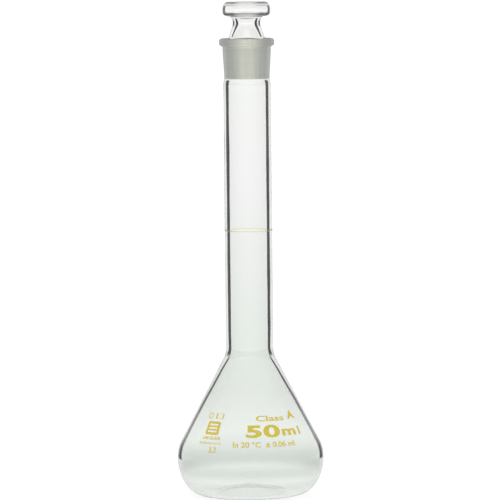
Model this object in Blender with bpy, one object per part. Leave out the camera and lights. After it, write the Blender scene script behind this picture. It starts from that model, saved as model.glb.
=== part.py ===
"""A 50 ml volumetric flask with a hollow ground stopper, in borosilicate glass.

The flask stands at the origin with its axis along +Z. Its bulb, neck and ground socket are one
piece of glass when finished, and each glass section is an object of its own here, with a hairline
seam to the next. The stopper sits in the socket's 1:10 taper and lifts out along +Z. The amber
line and marks are enamel, fired onto the outside.
"""

import math

import bmesh
import bpy
from mathutils import Vector

# Driving dimensions, in metres, radians and cubic metres.
CAPACITY = 50e-6  # what the flask holds, up to the line on its neck
SEAM_GAP = 0.0003  # between glass sections that are fused on the finished flask

# Bulb: a cone with a rounded belly and a pushed-in base.
FOOT_INNER_RADIUS = 0.0139  # the flat ring that it stands on
FOOT_OUTER_RADIUS = 0.0157
PUNT_HEIGHT = 0.0024  # how far the base is pushed in at its centre
BELLY_RADIUS = 0.02425
BELLY_HEIGHT = 0.01265
BELLY_ARC_RADIUS = 0.0118  # rounds the belly into the cone
CONE_HALF_ANGLE = math.radians(27.5)
SHOULDER_RADIUS = 0.0088  # rounds the cone into the neck
BASE_WALL = 0.0013
BELLY_WALL = 0.0009
SHOULDER_WALL = 0.0012

# Neck.
NECK_RADIUS = 0.00785
NECK_WALL = 0.00165

# Ground joint: 13 mm wide at its mouth, 14 mm long, taper 1 in 10 on the diameter.
JOINT_TOP_RADIUS = 0.0065
JOINT_LENGTH = 0.0140
JOINT_TAPER = 0.05  # change of radius with depth
GROUND_CLEARANCE = 0.00012  # between plug and socket, on the radius
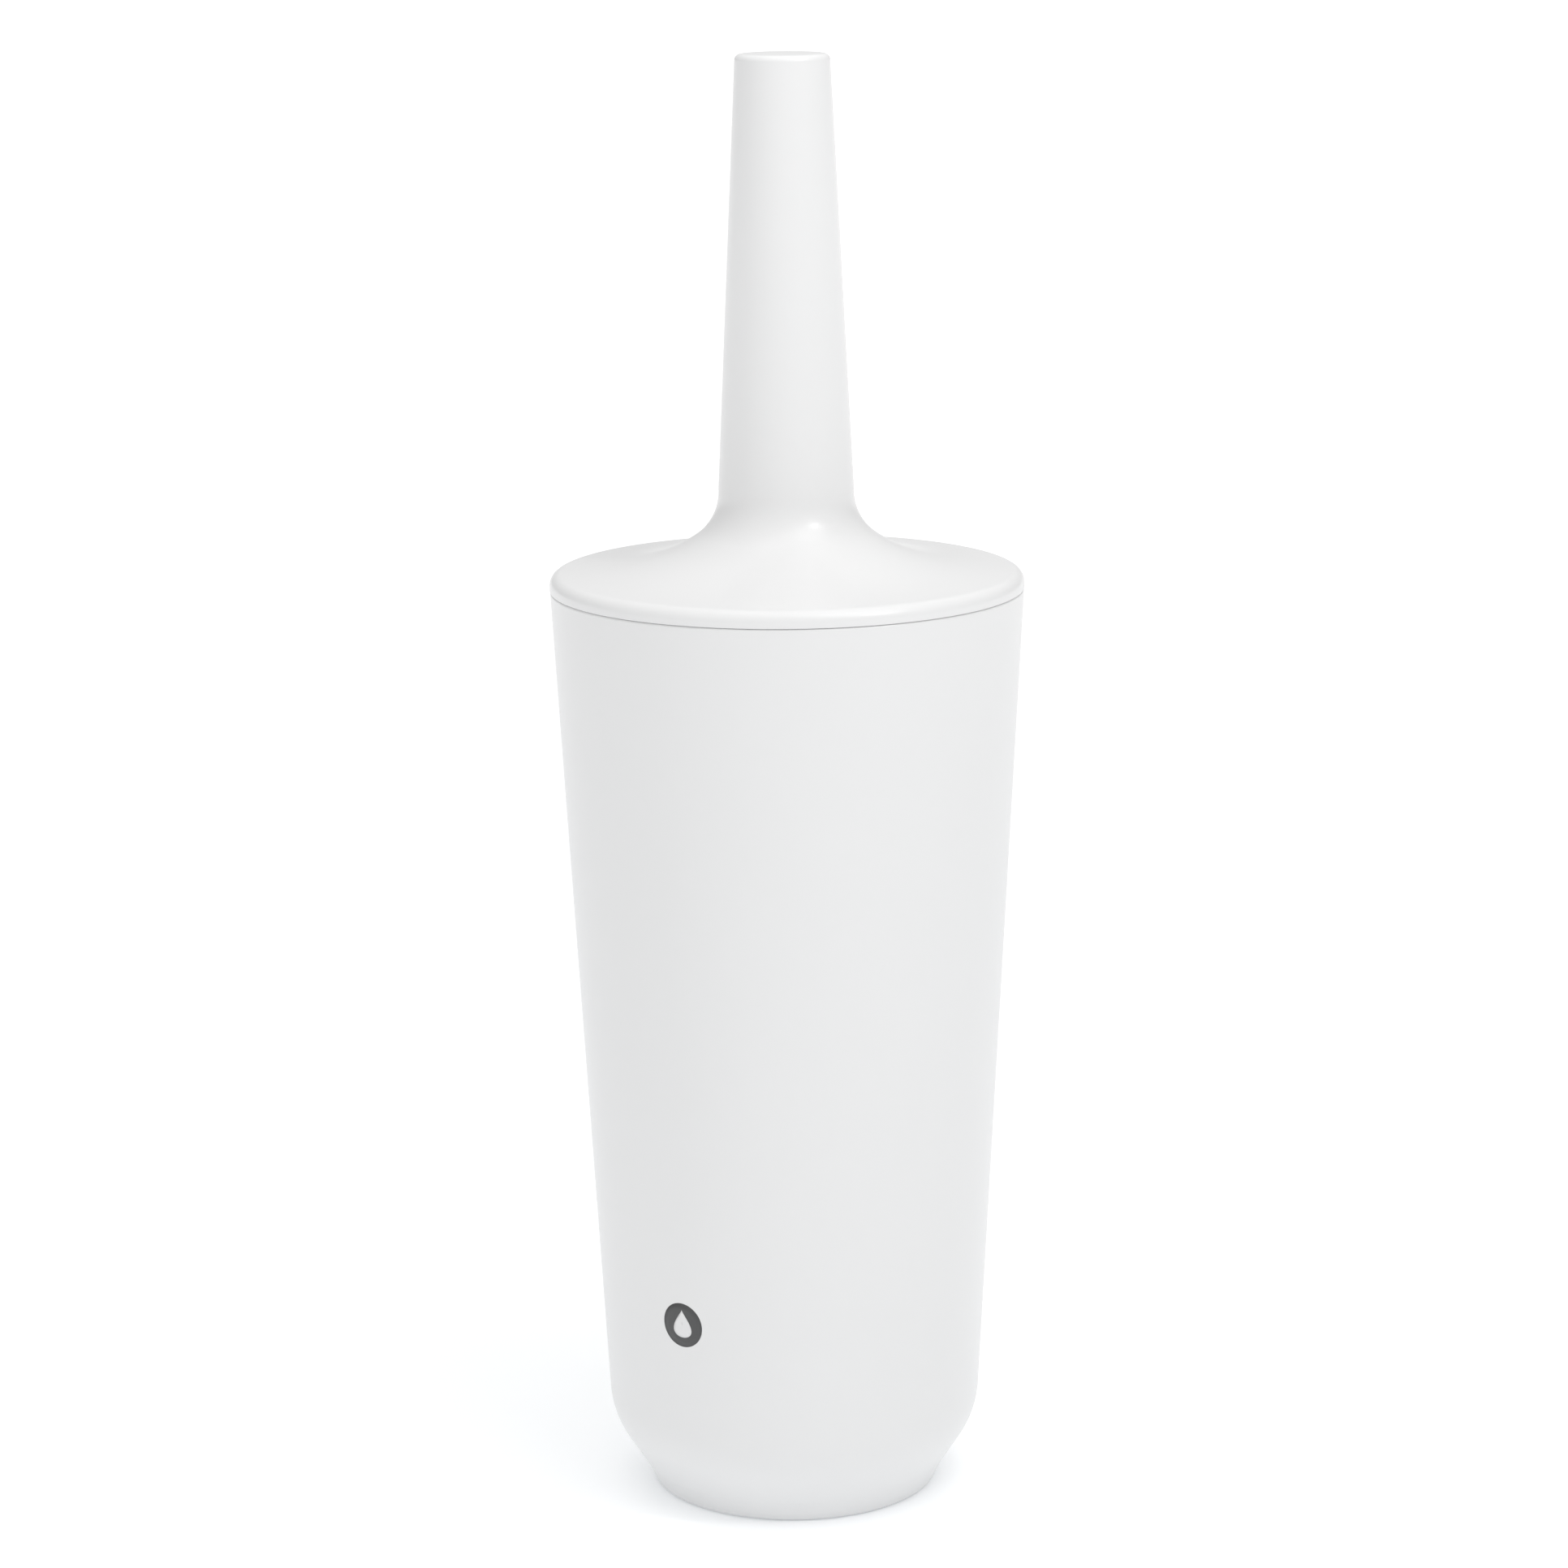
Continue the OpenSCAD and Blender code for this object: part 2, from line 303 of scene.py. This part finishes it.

Required task:
Wherever the string "Blender" appears in the entries above, list that line.

Exercise result:
Model this object in Blender with bpy, one object per part. Leave out the camera and lights. After it, write the Blender scene script behind this picture. It starts from that model, saved as model.glb.
Continue the OpenSCAD and Blender code for this object: part 2, from line 303 of scene.py. This part finishes it.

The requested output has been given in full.